Other random facts from this report:
- Table 4-3: Domestic Demand for Refined Petroleum Products by Sector: 71% is for transportation, 23% is for industry, 6% other.
- Table 4-5: Fuel Consumption by Mode of Transportation in Physical Units: Jet fuel use has been declining, from 13.9b gallons in 2000 to 13.3b in 2005 and 11.1b in 2010.
- Table 4-7: Domestic Demand for Gasoline (Million gallons) by Mode: Total demand for gasoline in 2011 was 135.2b gallons, of which 131.5b gallons (97%) was for highway use and 3.7b (3%) was for nonhighway. Of the nonhighway, 0.799b (0.59%) was for agriculture, 0.221b (0.16%) was for aviation (not including aviation jet fuel), 1.1b (0.82%) was for marine, and 1.6b (1.2%) was for “other” (which “includes state, county, and municipal use, industrial and commercial use, construction use, and miscellaneous”).
- Table 4-28: Annual Wasted Fuel Due to Congestion: 47.2m gallons wasted in Seattle in 2011, 3.5m in Spokane, 24.9m in Portland metro area.
In Washington the state Dept of Licensing oversees the collection of fuel tax, including:
- the tax on motor vehicle fuel or special fuel (37.5 cents/gallon), which covers gasoline, diesel, ethanol, and biodiesel but not dyed (farm) diesel; Brookings estimates this at $1.2b in 2010, i.e., 3.2b gallons per year in 2010.
- the tax on aircraft fuel (11 cents/gallon), with revenue estimated at $5.6m for the 2011-2013 biennium, i.e., 51m gallons per biennium or about 25m gallons per year; and
- the tax on heating oil (1.2 cents/gallon).
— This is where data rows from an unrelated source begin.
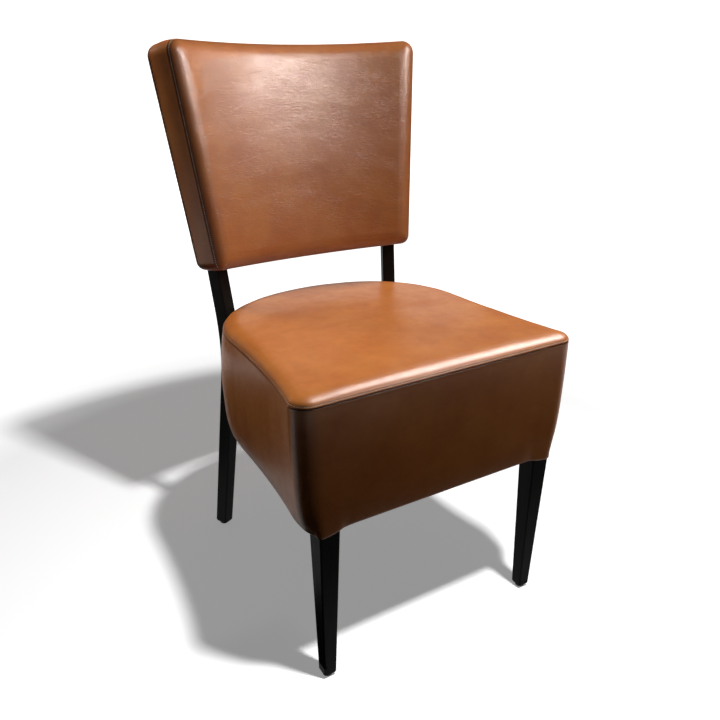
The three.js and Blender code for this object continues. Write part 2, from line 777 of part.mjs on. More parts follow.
function strapBody(profile, place) {
  const shape = new THREE.Shape(profile.map((pair) => new THREE.Vector2(...pair)));
  const strip = new THREE.ExtrudeGeometry(shape, { depth: strapWidth, bevelEnabled: false });
  const position = strip.getAttribute('position');
  for (let i = 0; i < position.count; i += 1) {
    const spot = place(position.getX(i), position.getZ(i) - strapWidth / 2, position.getY(i));
    position.setXYZ(i, spot.x, spot.y, spot.z);
  }
  return common(welded(strip), prism(seatOutline(frameInsets(strapSetback)), frameTop, foamBase));
}

function webbing() {
  const rows = [-1, 0, 1];
  const straps = [];
  rows.forEach((row, i) => {
    const crossings = rows.map((other, k) => (
      { at: crossStrapMiddle + other * crossStrapPitch, over: (i + k) % 2 === 0 }));
    const profile = strapProfile(0, crossings, seatDepth);
    const place = (s, across, z) => new THREE.Vector3(row * strapPitch + across, s, z);
    straps.push([`webbing_lengthwise_${i + 1}`, strapBody(profile, place)]);
  });
  rows.forEach((row, k) => {
    const crossings = rows.map((other, i) => ({ at: other * strapPitch, over: (i + k) % 2 === 1 }));
    const profile = strapProfile(-seatFrontWidth / 2, crossings, seatFrontWidth / 2);
    const place = (s, across, z) => (
      new THREE.Vector3(s, crossStrapMiddle + row * crossStrapPitch + across, z));
    straps.push([`webbing_crosswise_${k + 1}`, strapBody(profile, place)]);
  });
  return straps;
}

// Seat upholstery

const skirtFoot = skirtBottom + skirtRoll;

// Where the leather reaches down over a front leg, it comes in against the leg's faces.
function pulledToLeg(point, strength, depth) {
  const sign = Math.sign(point.x);
  const fromLeg = new THREE.Vector2(Math.abs(point.x), point.y).sub(frontLegMiddle);
  const halfWidth = frontLegWidth / 2 + earGap - depth;
  const halfDepth = frontLegDepth / 2 + earGap - depth;
  const size = Math.abs(fromLeg.x / halfWidth) ** earPower + Math.abs(fromLeg.y / halfDepth) ** earPower;
  fromLeg.multiplyScalar(lerp(1, size ** (-1 / earPower), strength)).add(frontLegMiddle);
  return new THREE.Vector2(sign * fromLeg.x, fromLeg.y);
}

// One ring of the skirt, at a level from the seam down, a depth inside the skin and a drop below.
function skirtRing(level, depth, drop = 0) {
  const legCorner = new THREE.Vector2(frontLegOutside, frontLegFace);
  return seatOutline(skirtInsets(level, depth)).map((flat) => {
    const distance = new THREE.Vector2(Math.abs(flat.x), flat.y).distanceTo(legCorner);
    const strength = shareAt(earShares, level) * smoothstep(earReach - distance, 0, earReach);
    const { x, y } = strength > 0 ? pulledToLeg(flat, strength, depth) : flat;
    return new THREE.Vector3(x, y, lerp(seamHeight(flat.y), skirtFoot, level) - drop - earDrop * strength);
  });
}

// The leather of the skirt: down its outer face, round the lower edge, along the hem and back inside.
function skirtBody() {
  const outside = skirtLevelShares.map((level) => skirtRing(level, 0, level ? 0 : fitGap / 2));
  const inside = skirtLevelShares.map((level) => (
    skirtRing(level, leatherThickness, level ? 0 : fitGap / 2)));
  const rollRing = (angle, radius) => (
    skirtRing(1, skirtRoll - radius * Math.cos(angle), radius * Math.sin(angle)));
  const outerRoll = rollAngles.slice(1).map((angle) => rollRing(angle, skirtRoll));
  const innerRoll = rollAngles.slice(1).map((angle) => rollRing(angle, skirtRoll - leatherThickness));
  const hemEnd = [skirtRing(1, skirtRoll + skirtHem, skirtRoll),
    skirtRing(1, skirtRoll + skirtHem, skirtRoll - leatherThickness)];
  const rings = [...outside, ...outerRoll, ...hemEnd, ...innerRoll.reverse(), ...inside.reverse()];
  const legs = frontLegBody(cutGap);
  const window = legBlockStock(cutGap);
  return cut(loft(rings, { looped: true }), legs, mirrored(legs), window, mirrored(window));
}

function skirtPaddingBody() {
  const depth = leatherThickness + paddingGap;
  const below = skirtLevelShares.filter((level) => level >= foamRimShare && level < 1);
  const levels = [...below, paddingFootShare];
  const outside = levels.map((level, i) => skirtRing(level, depth, i ? 0 : fitGap));
  const foot = lerp(seatSeamHeight, skirtFoot, paddingFootShare);
  const againstFrame = seatOutline(frameInsets(-fitGap));
  const inside = [atHeight(againstFrame, foot), atHeight(againstFrame, frameTop + paddingRise)];
  const legs = frontLegBody(cutGap);
  const window = legBlockStock(cutGap);
  const ring = loft([...outside, ...inside], { looped: true });
  return cut(ring, legs, mirrored(legs), window, mirrored(window));
}

function topRing(inset, rise) {
  const ring = seatOutline(skirtInsets(0, inset));
  return ring.map(({ x, y }) => new THREE.Vector3(x, y, seamHeight(y) + rise));
}

// Rings of the seat's top from its seam to its crown, a thickness below the skin.
function topRings(thickness, lift) {
  const roll = rollAngles.map((angle) => topRing(
    seatRollWidth * (1 - Math.cos(angle)) + thickness * Math.cos(angle),
    (seatRollHeight - thickness) * Math.sin(angle) + lift,
  ));
  const crown = crownShares.map((share) => topRing(
    lerp(seatRollWidth, seatRearArcDepth, share),
    seatRollHeight + seatCrown * Math.sin(share * quarterTurn) - thickness + lift,
  ));
  return [...roll, ...crown];
}

function topTip(ring, thickness, lift) {
  const tip = middleOf(ring);
  return tip.setZ(seamHeight(tip.y) + seatRollHeight + seatCrown - thickness + lift);
}

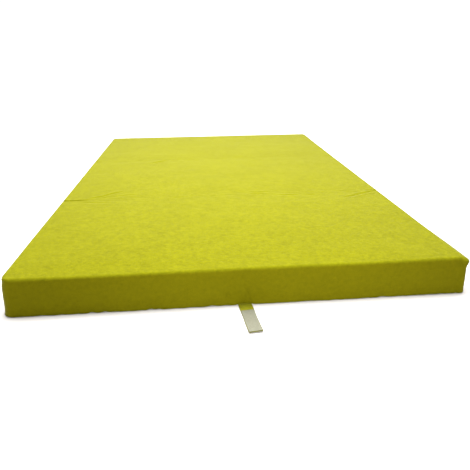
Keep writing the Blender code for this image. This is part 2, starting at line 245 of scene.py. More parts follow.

WSDOT also has county-by-county estimates of transportation taxes paid.
Kean et al. (“A Fuel-Based Assessment of Off-Road Diesel Engine Emissions”, Journal of Air & Waste Management 50: 1929-1939, 2000) has Table 1A indicating that in 1996 Washington State had total distillate fuel oil sales of 3.02b liters (800m gallons), of which 1.81b liters (60%, or 478m gallons) was on-road, i.e., was taxed for on-road use; 0.16b liters (5%, or 42m gallons) was farm; 0.11 (4%, or 29m gallons) was construction; and total off-road equipment (including farm and construction) was 0.47b liters (16%, 124m gallons). The remainder of 0.74b liters (25%, 195m gallons) includes home heating oil and other RCI. Total distillate fuel oil sales of 800m gallons in 1996 seems approximately correct given total U.S. consumption of 39b gallons of diesel in 2011 since Washington State is about 2% of the USA. Also, the 2008 WA GHG Inventory lists 9.2MMTCO2e of “onroad diesel”, and 9.2MMTCO2e is about 1b gallons. So as an approximation, farm diesel amounts to about 10% of on-road (taxed) diesel. EIA estimates 1.0b gallons of transportation diesel in WA in 2008, so 10% would be 100m gallons for farm use in WA.